- _PROBLEM DESCRIPTION_
Restate, word for word, all of the material shown below.

- _SOURCE MATERIAL_
• • • •
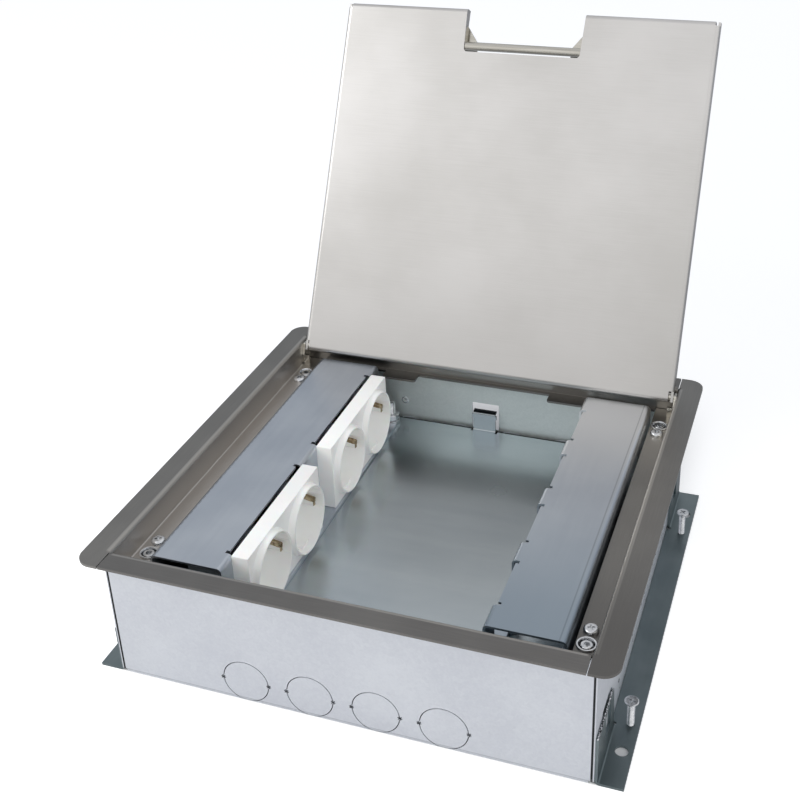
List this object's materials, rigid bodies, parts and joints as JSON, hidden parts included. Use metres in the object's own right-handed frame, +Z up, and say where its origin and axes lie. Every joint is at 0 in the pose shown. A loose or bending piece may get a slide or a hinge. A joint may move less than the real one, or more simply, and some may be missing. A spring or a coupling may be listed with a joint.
{
  "type": "floor socket box",
  "caption": "Sheet-metal floor box with a framed ledge, hinged tray lid with grip bar and cable notch, sockets in one carrier and module cut-outs in the other.",
  "frame": {"origin": "centre of the box's underside, on the floor", "axes": "+X right along the front wall, +Y to the hinge at the rear, +Z up"},
  "size_m": [0.2916, 0.3699, 0.2877],
  "materials": {
    "box_galvanised": "hot-dip galvanised sheet with a fine pale spangle",
    "carrier_galvanised": "smooth bluish galvanised sheet, semi-gloss",
    "floor_galvanised": "smooth galvanised sheet, glossy",
    "frame_stainless": "brushed stainless steel, dark reflection",
    "lid_stainless": "finely brushed stainless steel",
    "bright_steel": "drawn stainless steel, bright",
    "support_steel": "plain zinc-plated steel",
    "zinc_fastener": "bright zinc-plated fastener",
    "white_plastic": "pure white thermoplastic, glossy",
    "housing_plastic": "pale grey thermoplastic, matt",
    "earth_contact": "nickel-plated brass strip, slightly brown",
    "contact_brass": "plain brass strip"
  },
  "bodies": {
    "box": {"box_tray": "box_galvanised", "carrier_left": "carrier_galvanised", "carrier_right": "carrier_galvanised", "carrier_screws": "zinc_fastener", "clamp_screws": "zinc_fastener", "corner_supports": "support_steel", "earth_nut": "zinc_fastener", "earth_strap_a": "earth_contact", "earth_strap_b": "earth_contact", "earth_stud": "zinc_fastener", "floor_plate": "floor_galvanised", "frame_front": "frame_stainless", "frame_left": "frame_stainless", "frame_rear": "frame_stainless", "frame_right": "frame_stainless", "hinge_lugs": "support_steel", "ledge_inserts": "zinc_fastener", "ledge_spindles": "zinc_fastener", "neutral_bar_a": "contact_brass", "neutral_bar_b": "contact_brass", "phase_bar_a": "contact_brass", "phase_bar_b": "contact_brass", "pin_plate_a": "white_plastic", "pin_plate_b": "white_plastic", "side_bracket_left": "box_galvanised", "side_bracket_right": "box_galvanised", "socket_front_a": "white_plastic", "socket_front_b": "white_plastic", "socket_housing_a": "housing_plastic", "socket_housing_b": "housing_plastic", "terminal_screws": "zinc_fastener"},
    "lid": {"lid_tray": "lid_stainless", "grip_bar": "bright_steel", "grip_ears": "bright_steel", "hinge_pins": "bright_steel"},
    "levelling_screw_fl": {"levelling_screw_fl": "zinc_fastener"},
    "levelling_screw_fr": {"levelling_screw_fr": "zinc_fastener"},
    "levelling_screw_rl": {"levelling_screw_rl": "zinc_fastener"},
    "levelling_screw_rr": {"levelling_screw_rr": "zinc_fastener"}
  },
  "joints": [
    {"name": "lid_hinge", "type": "hinge", "parent": "box", "child": "lid", "pos_m": [0, 0.1185, 0.077], "axis": [1, 0, 0], "range_deg": [0, 118]},
    {"name": "levelling_screw_fl_travel", "type": "slide", "parent": "box", "child": "levelling_screw_fl", "axis": [0, 0, 1], "range_m": [-0.012, 0]},
    {"name": "levelling_screw_fr_travel", "type": "slide", "parent": "box", "child": "levelling_screw_fr", "axis": [0, 0, 1], "range_m": [-0.012, 0]},
    {"name": "levelling_screw_rl_travel", "type": "slide", "parent": "box", "child": "levelling_screw_rl", "axis": [0, 0, 1], "range_m": [-0.012, 0]},
    {"name": "levelling_screw_rr_travel", "type": "slide", "parent": "box", "child": "levelling_screw_rr", "axis": [0, 0, 1], "range_m": [-0.012, 0]}
  ]
}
• • • •
- _FINISHED ANSWER_
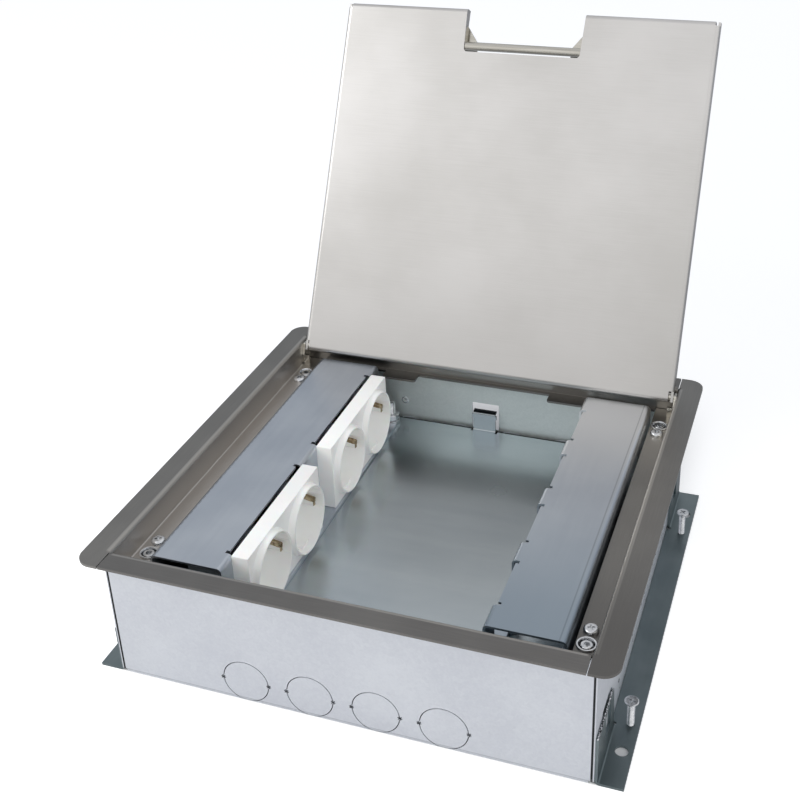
List this object's materials, rigid bodies, parts and joints as JSON, hidden parts included. Use metres in the object's own right-handed frame, +Z up, and say where its origin and axes lie. Every joint is at 0 in the pose shown. A loose or bending piece may get a slide or a hinge. A joint may move less than the real one, or more simply, and some may be missing. A spring or a coupling may be listed with a joint.
{
  "type": "floor socket box",
  "caption": "Sheet-metal floor box with a framed ledge, hinged tray lid with grip bar and cable notch, sockets in one carrier and module cut-outs in the other.",
  "frame": {"origin": "centre of the box's underside, on the floor", "axes": "+X right along the front wall, +Y to the hinge at the rear, +Z up"},
  "size_m": [0.2916, 0.3699, 0.2877],
  "materials": {
    "box_galvanised": "hot-dip galvanised sheet with a fine pale spangle",
    "carrier_galvanised": "smooth bluish galvanised sheet, semi-gloss",
    "floor_galvanised": "smooth galvanised sheet, glossy",
    "frame_stainless": "brushed stainless steel, dark reflection",
    "lid_stainless": "finely brushed stainless steel",
    "bright_steel": "drawn stainless steel, bright",
    "support_steel": "plain zinc-plated steel",
    "zinc_fastener": "bright zinc-plated fastener",
    "white_plastic": "pure white thermoplastic, glossy",
    "housing_plastic": "pale grey thermoplastic, matt",
    "earth_contact": "nickel-plated brass strip, slightly brown",
    "contact_brass": "plain brass strip"
  },
  "bodies": {
    "box": {"box_tray": "box_galvanised", "carrier_left": "carrier_galvanised", "carrier_right": "carrier_galvanised", "carrier_screws": "zinc_fastener", "clamp_screws": "zinc_fastener", "corner_supports": "support_steel", "earth_nut": "zinc_fastener", "earth_strap_a": "earth_contact", "earth_strap_b": "earth_contact", "earth_stud": "zinc_fastener", "floor_plate": "floor_galvanised", "frame_front": "frame_stainless", "frame_left": "frame_stainless", "frame_rear": "frame_stainless", "frame_right": "frame_stainless", "hinge_lugs": "support_steel", "ledge_inserts": "zinc_fastener", "ledge_spindles": "zinc_fastener", "neutral_bar_a": "contact_brass", "neutral_bar_b": "contact_brass", "phase_bar_a": "contact_brass", "phase_bar_b": "contact_brass", "pin_plate_a": "white_plastic", "pin_plate_b": "white_plastic", "side_bracket_left": "box_galvanised", "side_bracket_right": "box_galvanised", "socket_front_a": "white_plastic", "socket_front_b": "white_plastic", "socket_housing_a": "housing_plastic", "socket_housing_b": "housing_plastic", "terminal_screws": "zinc_fastener"},
    "lid": {"lid_tray": "lid_stainless", "grip_bar": "bright_steel", "grip_ears": "bright_steel", "hinge_pins": "bright_steel"},
    "levelling_screw_fl": {"levelling_screw_fl": "zinc_fastener"},
    "levelling_screw_fr": {"levelling_screw_fr": "zinc_fastener"},
    "levelling_screw_rl": {"levelling_screw_rl": "zinc_fastener"},
    "levelling_screw_rr": {"levelling_screw_rr": "zinc_fastener"}
  },
  "joints": [
    {"name": "lid_hinge", "type": "hinge", "parent": "box", "child": "lid", "pos_m": [0, 0.1185, 0.077], "axis": [1, 0, 0], "range_deg": [0, 118]},
    {"name": "levelling_screw_fl_travel", "type": "slide", "parent": "box", "child": "levelling_screw_fl", "axis": [0, 0, 1], "range_m": [-0.012, 0]},
    {"name": "levelling_screw_fr_travel", "type": "slide", "parent": "box", "child": "levelling_screw_fr", "axis": [0, 0, 1], "range_m": [-0.012, 0]},
    {"name": "levelling_screw_rl_travel", "type": "slide", "parent": "box", "child": "levelling_screw_rl", "axis": [0, 0, 1], "range_m": [-0.012, 0]},
    {"name": "levelling_screw_rr_travel", "type": "slide", "parent": "box", "child": "levelling_screw_rr", "axis": [0, 0, 1], "range_m": [-0.012, 0]}
  ]
}